In 1981 Randle became friends with a young Mariners fan with cerebral palsy. When Randle learned the young boy needed a $5,000 voice synthesizer, he decided to make a record to raise the money. Right before the players went on strike, he got together with some teammates and relatives and they put together a fantastically funky song about the beloved Kingdome, a song that should have been played at every Mariners home game since:
Randle supplies the main vocals and the cowbell. He was backed up by Mariners players Larry Andersen (the pitcher who produced the famous foul ball), Bryan Clark, Al Cowens, Julio Cruz, Todd Cruz, and Dick Drago. His 10-year-old niece Rashawna also supplied backup vocals and his brother Ron played the other instruments.
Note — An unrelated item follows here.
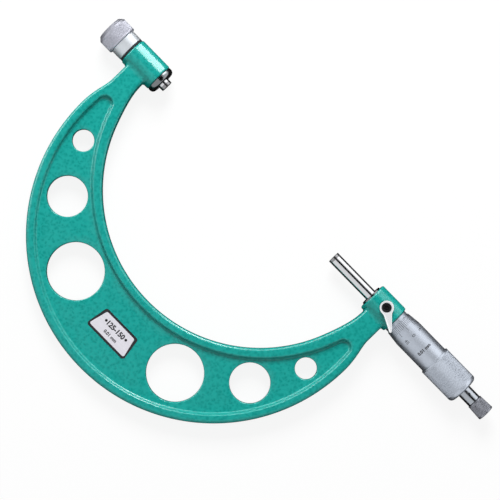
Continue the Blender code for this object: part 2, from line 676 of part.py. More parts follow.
def make_lock(lock_hole):
    """Lever with its hub, the socket screw it turns with, and the shoe that the screw presses down."""
    lever = flat_piece("lock_lever", lever_outline(), LEVER_LOW, LEVER_HIGH, LEVER_EDGE, BRIGHT)
    lever.rotation_euler.z = radians(LEVER_ANGLE)
    hub_low = SPOT_FACE_Z + GAP
    hub = cylinder_cutter("lever_hub", hub_low, LEVER_LOW + HUB_OVERLAP, LEVER_RING_R - HUB_STEP)
    combine(lever, on(LOCK_AXIS, hub), "UNION")
    combine(lever, lock_hole)
    seat = cylinder_cutter("lever_counterbore", LOCK_HEAD_LOW - GAP, LEVER_HIGH + CLEAR, LOCK_HEAD_R + GAP)
    combine(lever, on(LOCK_AXIS, seat))

    shank_low = SHOE_HIGH + GAP
    top, edge = LOCK_HEAD_HIGH, LOCK_HEAD_EDGE
    profile = [(top, 0), (top, LOCK_HEAD_R - edge), (top - edge, LOCK_HEAD_R), (LOCK_HEAD_LOW, LOCK_HEAD_R)]
    profile += [(LOCK_HEAD_LOW, LOCK_SCREW_R), (shank_low, LOCK_SCREW_R), (shank_low, 0)]
    screw = turned("lock_screw", profile, BLACK)
    socket_r = SOCKET_FLATS / 2 / cos(pi / 6)
    socket = cylinder_cutter("hex_socket", top - SOCKET_DEPTH, top + CLEAR, socket_r, 6)
    combine(screw, on(LOCK_AXIS, socket))

    shoe_low = ROD_R + GAP
    profile = [(SHOE_HIGH, 0), (SHOE_HIGH, LOCK_SCREW_R), (shoe_low, LOCK_SCREW_R), (shoe_low, 0)]
    shoe = turned("lock_shoe", profile, BRASS, COARSE)
    return lever, screw, shoe


def main():
    lock_hole = cylinder_cutter("lock_hole", LOCK_HOLE_LOW, LEVER_HIGH + CLEAR, LOCK_SCREW_R + GAP, COARSE)
    on(LOCK_AXIS, lock_hole)
    # A little turn keeps the hole's corners off the spokes of the faces that it goes through
    lock_hole.rotation_euler.z = pi / ROUND / 2
    frame = make_frame(lock_hole)
    make_plate(frame)
    for piece in make_anvil_group():
        on(MEASURING_AXIS, piece)
    for piece in (
        make_guide_sleeve(lock_hole),
        make_graduated_sleeve(),
        make_adjusting_nut(),
        make_spindle(),
        make_spindle_tip(),
        make_thimble(),
        make_ratchet_body(),
        make_ratchet_ring(),
        make_ratchet_spring(),
        make_ratchet_knob(),
        make_knob_screw(),
    ):
        on(MEASURING_AXIS, piece)
    for piece in make_lock(lock_hole):
        on(LOCK_AXIS, piece)


main()
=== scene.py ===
# %% [markdown]
# # Dressing an outside micrometer
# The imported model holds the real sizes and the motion. This lesson loads it as a fixed frame and
# gives each visible piece a finer surface and a worked finish: cast and enamelled frame, ground
# rods, knurled grips, cut graduations. Every new piece rides on the body of the solid it stands for.

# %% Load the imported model
from math import acos, atan2, cos, degrees, pi, radians, sin, sqrt, tan

import bmesh
import bpy
import numpy as np
from mathutils import Matrix, Vector
from mathutils.geometry import delaunay_2d_cdt


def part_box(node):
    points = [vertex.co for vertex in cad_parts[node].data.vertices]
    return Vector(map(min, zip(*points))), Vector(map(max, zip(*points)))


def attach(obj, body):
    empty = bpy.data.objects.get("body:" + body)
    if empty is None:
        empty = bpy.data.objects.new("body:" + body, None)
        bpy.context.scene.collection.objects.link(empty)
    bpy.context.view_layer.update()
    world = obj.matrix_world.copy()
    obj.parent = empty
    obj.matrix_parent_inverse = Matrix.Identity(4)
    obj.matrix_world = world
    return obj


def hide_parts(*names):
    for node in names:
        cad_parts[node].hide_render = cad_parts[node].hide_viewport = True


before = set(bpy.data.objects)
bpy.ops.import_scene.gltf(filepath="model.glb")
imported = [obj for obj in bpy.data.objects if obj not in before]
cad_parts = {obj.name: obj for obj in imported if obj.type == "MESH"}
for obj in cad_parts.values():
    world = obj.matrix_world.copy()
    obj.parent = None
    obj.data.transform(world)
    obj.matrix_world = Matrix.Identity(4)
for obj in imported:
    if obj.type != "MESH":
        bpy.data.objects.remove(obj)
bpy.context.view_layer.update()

MM = 0.001


# %% [markdown]
# ## Surfaces from arrays
# A grid of points becomes a mesh when each point is joined to its neighbours in the next row and
# column. One helper does that for every piece here, so a shape is only ever a formula for points.
# Rows or columns that meet themselves are closed by joining the last one to the first.

# %% A mesh from grids of points
def grid_faces(rows, columns, close_rows, close_columns):
    """Corner numbers of the quads of a grid: each point with its neighbours across, diagonal and below."""
    row = np.arange(rows if close_rows else rows - 1)[:, None]
    column = np.arange(columns if close_columns else columns - 1)[None, :]
    below, beside = (row + 1) % rows, (column + 1) % columns
    pairs = ((row, column), (row, beside), (below, beside), (below, column))
    corners = [down * columns + across for down, across in pairs]
    return np.stack(np.broadcast_arrays(*corners), -1).reshape(-1, 4)


def mesh_of(name, points, faces):
    """A mesh from points in millimetres, with coincident points merged and bare edges removed."""
    mesh = bpy.data.meshes.new(name)
    mesh.from_pydata((np.asarray(points, float) * MM).tolist(), [], [list(face) for face in faces])
    bm = bmesh.new()
    bm.from_mesh(mesh)
    bmesh.ops.remove_doubles(bm, verts=bm.verts, dist=2e-7)
    bmesh.ops.delete(bm, geom=[edge for edge in bm.edges if not edge.link_faces], context="EDGES")
    bm.to_mesh(mesh)
    bm.free()
    return mesh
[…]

Released in 1982, “Kingdome” describes a dance that fans and players do called the Kingdome. It involves putting your arms over your head in an arc, mimicking the shape of the Kingdome roof. The song claims the dance is going around Seattle. For all we know, it may have been an early 80s Macarena (any readers who remember this era, will have to let us know if this was the case). The song also extols base runners to do the Kingdome as they’re going around third and heading home. If the Mariner players were stopping to dance their way home, this could explain why the Mariners were second to last in runs scored in the American League in 1982.
I ran across this song earlier this year while searching for something related to Lenny Randle. How is this song not embedded within the Mariners fan experience? At least up until the Mariners moved out of the Kingdome, it should have been a game day staple. Like many confusing things the Mariners have done, the answer lies with the front office.
Instead of jumping at the chance to promote their ballplayers, stadium, and team in one funky little ditty, the Mariners tried to stop everyone from breaking it down. Randle told Fox Sports, “The ownership thought it was a distraction. Every city [the Mariners] played in, somebody would also want to book a show for the band or put us on the news. So the front office was like, ‘Well, what are you doing? Is it baseball or music?’ It pissed them off because they were worried about our concentration.” It also seems likely that the Mariners front office, led by owner and Orange County resident George Argyros, didn’t quite know what to make of the funk-style song.
However the Mariners felt about it, baseball and music fans liked the song. It ended up raising $20,000, according to Randle. The young fan got his voice synthesizer and the rest of the money was donated to a church. Randle claims the song was a huge sensation. Although I couldn’t find any mention of it in contemporary local media (which doesn’t mean it isn’t out there somewhere), he said the players took the song on the road during the strike and promoted it in clubs around Seattle and beyond.
The song also had a B-Side titled “I’m a Ballplayer”. If the Mariners front office couldn’t handle “Kingdome”, they certainly weren’t going to tolerate this one:
In the middle of the 1982 season, the Mariners released Randle to make room on the 40-man roster for an injury call-up. Randle had the option to go down the AAA, but he decided to move on. Randle continued to make music though. Along with his former Mariner teammate, Thad Bosley (who would record his own albums in the coming years), Randle continued putting together tracks. A full-length Lenny Randle & Ballplayers album titled “Just a Chance” was released in 1983. It included “Kingdome” and “I’m a Ballplayer”. I found another song on the album, titled “American Worker”:
The album also included a song called “Mr. Rogers Gets Down With Muhammad Ali and E.T.” I have found no trace of this on the internet. If anyone reading this happens to have the album, please report back to us with all the details on this song.
Given the Mariners lack of interest in playing “Kingdome” or allowing him to promote it, Lenny Randle’s music seemed destined to fade away. The song found new life thanks to Light in the Attic Records. In 2014 the company put out a compilation album of Seattle music called “Wheedle’s Groove: Seattle Funk, Modern Soul & Boogie Volume II 1972-1987” that featured “Kingdome”. (The Wheedle is a character in a children’s book and the original mascot of the Seattle Super Sonics.) Randle’s inclusion on the album cements his place in a Seattle music culture that didn’t get much mainstream attention. It puts his song in another place to be discovered again.
After the Mariners released him, Randle went to play in Italy. He was the first MLB player to play in Italy, and earned the nickname “Cappuccino” from the fans there. He still holds the record for the longest home run in the Italian Serie-A1 League (I was unable to find how long the home run was). He still lives in Italy and runs his Lenny Randle Sports Academy in Nettuno. He’s hoping to find the next Italian baseball star.
In the meantime, let’s all remember the musical sensation that was Lenny Randle, and add “Kingdome” to our list of highlights from the old-time Mariners.